Michael Rhode has been chief archivist of the Otis Historical Archives at the National Museum of Health and Medicine, a division of the Armed Forces Institute of Pathology, since 1989. Prior to that he was an archives technician at the National Archives and Records Administration.
He received a bachelor’s degree in history from George Washington University in 1987. Rhode is currently a member of the American Association of the History of Medicine. He has authored numerous papers and articles as well as made many presentations on medical history. Exhibits that he has curated include "American Angels of Mercy: Dr. Anita Newcomb McGee's Pictorial Record of the Russo-Japanese War, 1904" in 2001 and "Battlefield Surgery 101: From the Civil War to Vietnam" in 2004. He co-authored the exhibit catalogues for both shows as well.
Rhode has also written exhibits on the Civil War and the Spanish-American War. He has co-written "From Individual Trauma to National Policy: Tracking the Uses of Civil War Veteran Medical Records," a chapter in "Disabled Veterans In History," as well as the foreword to "Photographic Atlas of Civil War Injuries."

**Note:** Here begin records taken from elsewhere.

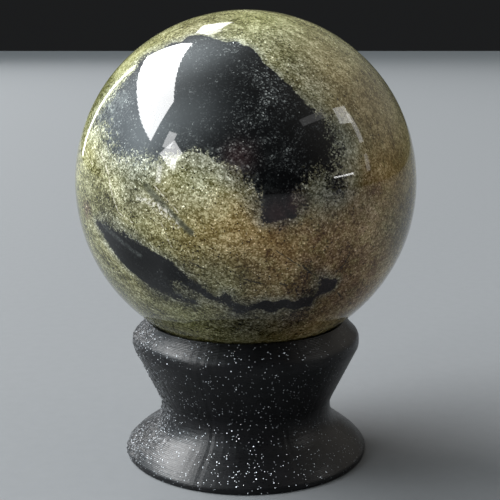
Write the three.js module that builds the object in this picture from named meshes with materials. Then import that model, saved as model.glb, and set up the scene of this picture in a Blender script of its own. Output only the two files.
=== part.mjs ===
// A polished stone ball resting in the dish of a waisted, round display stand.
// Millimetres, +Z up. The origin is the centre of the stand's flat underside.

import * as THREE from "three";

// The ball
const BALL_RADIUS = 30;
const BALL_ROWS = 32; // facets from pole to pole

// The seat: the round edge at the top of the stand that the ball rests against
const SEAT_RADIUS = 17.8;
const SEAT_GAP = 0.3; // between the ball and the dish under it

// The stand's top, above the surface that it stands on
const STAND_HEIGHT = 24.9;

// The rim: a bevel that falls away from the seat, with an upright band under it
const RIM_WIDTH = 2.8;
const RIM_BEVEL_DROP = 2.8;
const RIM_BAND_HEIGHT = 1.8;
const RIM_ROUNDING = 1.6;

// The neck, where the rim's taper and the foot's slope meet before they are rounded
const NECK_RADIUS = 14.3;
const NECK_HEIGHT = 7.3;
const NECK_ROUNDING = 4.7;

// The foot: a sloping shoulder that steepens outwards, over a short upright edge
const FOOT_RADIUS = 22.15;
const FOOT_EDGE_HEIGHT = 1;
const FOOT_EDGE_ROUNDING = 0.8;
const UNDERSIDE_ROUNDING = 0.35;
const SHOULDER_INSET = 1.2; // from the foot's outside in to the shoulder's corner
const SHOULDER_RISE = 1.3; // from the foot's upright edge up to the shoulder's corner
const SHOULDER_ROUNDING = 13;

// How finely round shapes are cut into facets
const ROUND_FACETS = 60; // round the stand and the ball
const DISH_STEPS = 8; // from the dish's lowest point up to the seat
const ARC_STEP = THREE.MathUtils.degToRad(9); // along a rounded corner

// Finishes
const STONE = { color: 0x6d6a49, roughness: 0.12, metalness: 0 };
const PLASTIC = { color: 0x131415, roughness: 0.42, metalness: 0 };

// The dish is part of a sphere round the ball's own centre, and ends at the seat.
const DISH_RADIUS = BALL_RADIUS + SEAT_GAP;
const BALL_CENTRE_HEIGHT = STAND_HEIGHT + Math.sqrt(DISH_RADIUS ** 2 - SEAT_RADIUS ** 2);

/** The dish's profile, from its lowest point on the axis up to the seat's edge. */
function dishPoints() {
  const seatAngle = Math.asin(SEAT_RADIUS / DISH_RADIUS);
  const points = [];
  for (let step = 0; step <= DISH_STEPS; step += 1) {
    const angle = (seatAngle * step) / DISH_STEPS;
    const height = BALL_CENTRE_HEIGHT - DISH_RADIUS * Math.cos(angle);
    points.push(new THREE.Vector2(DISH_RADIUS * Math.sin(angle), height));
  }
  return points;
}

/** The stand's outer corners from rim to underside, before any of them is rounded. */
function outerCorners() {
  const rimRadius = SEAT_RADIUS + RIM_WIDTH;
  const rimTop = STAND_HEIGHT - RIM_BEVEL_DROP;
  const shoulderHeight = FOOT_EDGE_HEIGHT + SHOULDER_RISE;
  return [
    { radius: rimRadius, height: rimTop, rounding: RIM_ROUNDING },
    { radius: rimRadius, height: rimTop - RIM_BAND_HEIGHT, rounding: RIM_ROUNDING },
    { radius: NECK_RADIUS, height: NECK_HEIGHT, rounding: NECK_ROUNDING },
    { radius: FOOT_RADIUS - SHOULDER_INSET, height: shoulderHeight, rounding: SHOULDER_ROUNDING },
    { radius: FOOT_RADIUS, height: FOOT_EDGE_HEIGHT, rounding: FOOT_EDGE_ROUNDING },
    { radius: FOOT_RADIUS, height: 0, rounding: UNDERSIDE_ROUNDING },
  ];
}

/** Points on the arc that rounds the corner between two straight runs. */
function roundedCorner(before, corner, after, rounding) {
  const toBefore = before.clone().sub(corner);
  const toAfter = after.clone().sub(corner);
  // No arc may use up more than half of the shorter run beside it.
  const room = Math.min(toBefore.length(), toAfter.length()) / 2;
  toBefore.normalize();
  toAfter.normalize();
  const halfAngle = Math.acos(toBefore.dot(toAfter)) / 2;
  const setBack = Math.min(rounding / Math.tan(halfAngle), room);
  const arcRadius = setBack * Math.tan(halfAngle);
  const bisector = toBefore.clone().add(toAfter).normalize();
  const centre = corner.clone().addScaledVector(bisector, arcRadius / Math.sin(halfAngle));
  const start = corner.clone().addScaledVector(toBefore, setBack).sub(centre);
  const end = corner.clone().addScaledVector(toAfter, setBack).sub(centre);
  const turn = Math.atan2(start.cross(end), start.dot(end));
  const steps = Math.max(2, Math.ceil(Math.abs(turn) / ARC_STEP));
  const points = [];
  for (let step = 0; step <= steps; step += 1) {
    const arm = start.clone().rotateAround(new THREE.Vector2(), (turn * step) / steps);
    points.push(arm.add(centre));
  }
  return points;
}

/** The stand's whole profile: dish, rim, neck, foot and underside, back to the axis. */
function standProfile() {
  const dish = dishPoints();
  const corners = outerCorners();
  const places = corners.map(({ radius, height }) => new THREE.Vector2(radius, height));
  const runs = [dish[dish.length - 1], ...places, new THREE.Vector2(0, 0)];
  const outside = corners.flatMap(({ rounding }, index) =>
    roundedCorner(runs[index], runs[index + 1], runs[index + 2], rounding),
  );
  return [...dish, ...outside, new THREE.Vector2(0, 0)];
}

/** The stand, turned round the Z axis. */
function makeStand() {
  // The profile runs from the top down, so it is reversed to make the faces point out.
  const geometry = new THREE.LatheGeometry(standProfile().reverse(), ROUND_FACETS);
  geometry.rotateX(Math.PI / 2);
  const stand = new THREE.Mesh(geometry, new THREE.MeshStandardMaterial(PLASTIC));
  stand.name = "printed_stand";
  return stand;
}

/** The ball, with its poles on the Z axis, above the dish that it rests in. */
function makeBall() {
  const geometry = new THREE.SphereGeometry(BALL_RADIUS, ROUND_FACETS, BALL_ROWS);
  geometry.rotateX(Math.PI / 2);
  const ball = new THREE.Mesh(geometry, new THREE.MeshStandardMaterial(STONE));
  ball.name = "stone_ball";
  ball.position.z = BALL_CENTRE_HEIGHT;
  return ball;
}

const decorativeSphere = new THREE.Group();
decorativeSphere.add(makeStand(), makeBall());

export default decorativeSphere;
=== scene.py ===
from math import cos, pi, radians, sin

import bmesh
import bpy
import numpy as np
from mathutils import Euler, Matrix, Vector


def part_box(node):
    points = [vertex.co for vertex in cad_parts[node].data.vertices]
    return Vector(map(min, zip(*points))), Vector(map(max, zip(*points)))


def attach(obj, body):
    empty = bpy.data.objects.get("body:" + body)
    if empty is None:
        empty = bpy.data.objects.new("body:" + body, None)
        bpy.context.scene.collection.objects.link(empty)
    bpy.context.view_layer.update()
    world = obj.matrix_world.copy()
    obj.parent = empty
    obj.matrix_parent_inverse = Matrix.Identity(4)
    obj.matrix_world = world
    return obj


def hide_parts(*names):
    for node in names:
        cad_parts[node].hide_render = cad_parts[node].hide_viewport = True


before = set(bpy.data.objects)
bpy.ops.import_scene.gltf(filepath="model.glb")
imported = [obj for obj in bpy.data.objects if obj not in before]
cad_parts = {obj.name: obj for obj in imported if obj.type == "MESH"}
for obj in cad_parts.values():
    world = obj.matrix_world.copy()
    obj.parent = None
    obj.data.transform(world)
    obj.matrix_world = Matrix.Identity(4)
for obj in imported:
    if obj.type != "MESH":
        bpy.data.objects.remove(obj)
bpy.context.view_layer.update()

MM = 0.001
SEED = 7

# The frame gives the ball's centre and radius, and the stand's profile.
BALL_LOW, BALL_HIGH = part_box("stone_ball")
BALL_CENTRE = (BALL_LOW + BALL_HIGH) / 2
BALL_RADIUS = (BALL_HIGH.z - BALL_LOW.z) / 2
BALL_RADIUS_MM = BALL_RADIUS / MM

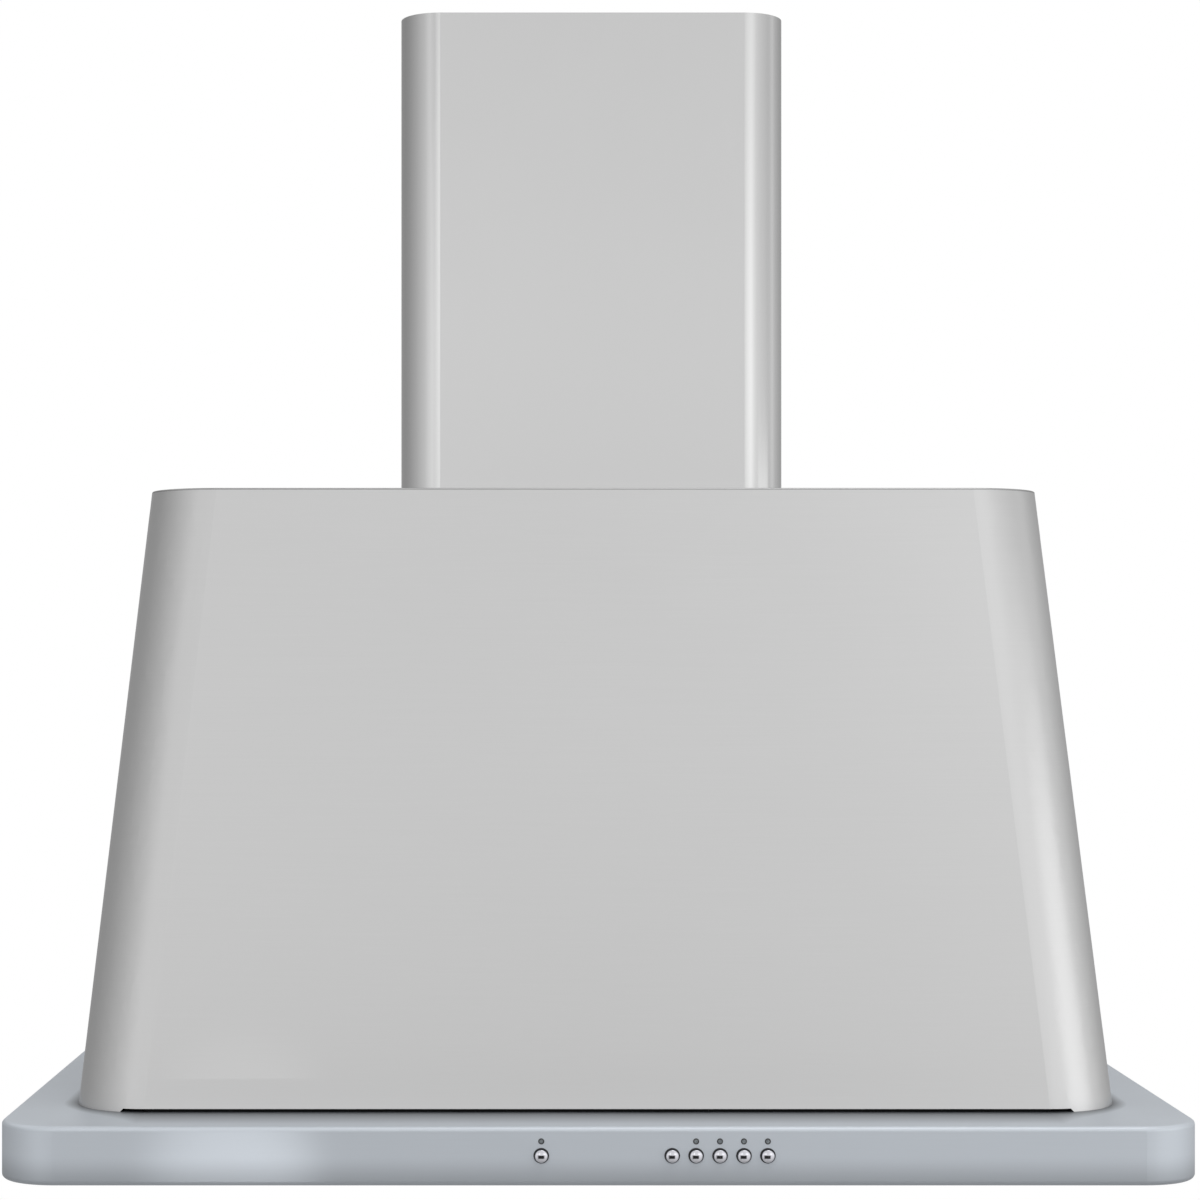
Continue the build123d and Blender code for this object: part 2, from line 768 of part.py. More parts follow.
def damper_flap(toward, knuckles):
    """Half-round leaf on its knuckles; toward is -1 for the front leaf, 1 for the rear one."""
    relief = knuckle_r + seat_gap
    with BuildPart() as leaf:
        with BuildSketch(Plane.XY.offset(hinge_z - damper_leaf / 2)):
            with Locations((0, duct_y)):
                Circle(leaf_r)
            with Locations((0, duct_y - toward * (leaf_r - relief))):
                Rectangle(2 * leaf_r, 2 * leaf_r, mode=Mode.SUBTRACT)
            for low, high in knuckles:
                with Locations(((low + high) / 2, duct_y + toward * relief)):
                    Rectangle(high - low, relief)
        extrude(amount=damper_leaf)
        for low, high in knuckles:
            with BuildSketch(Plane.YZ.offset(low)):
                with Locations((duct_y, hinge_z)):
                    Circle(knuckle_r)
            extrude(amount=high - low)
        with BuildSketch(Plane.YZ.offset(-collar_r)):
            with Locations((duct_y, hinge_z)):
                Circle(knuckle_bore)
        extrude(amount=2 * collar_r, mode=Mode.SUBTRACT)
    return leaf


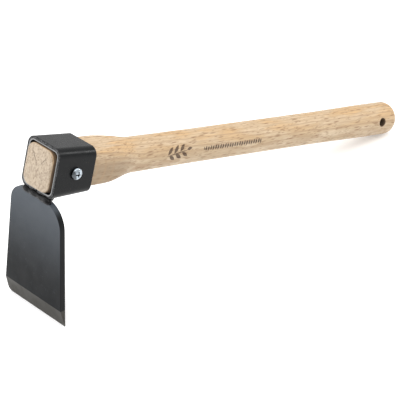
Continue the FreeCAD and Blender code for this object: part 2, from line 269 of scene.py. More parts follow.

Since 1994 he has been a member of the Armed Forces Institute of Pathology’s Human Subjects Experimentation Committee/ Institutional Review Board. He is a former steering committee member of the Science, Technology & Healthcare Roundtable of the Society of American Archivists. Rhode held Top Secret Security clearances from both the National Archives and Records Administration and the U.S. Department of State. A collector of comic books and an editorial board member of the “International Journal of Comic Art,” Rhode resides in Arlington, Va. with his wife and daughter.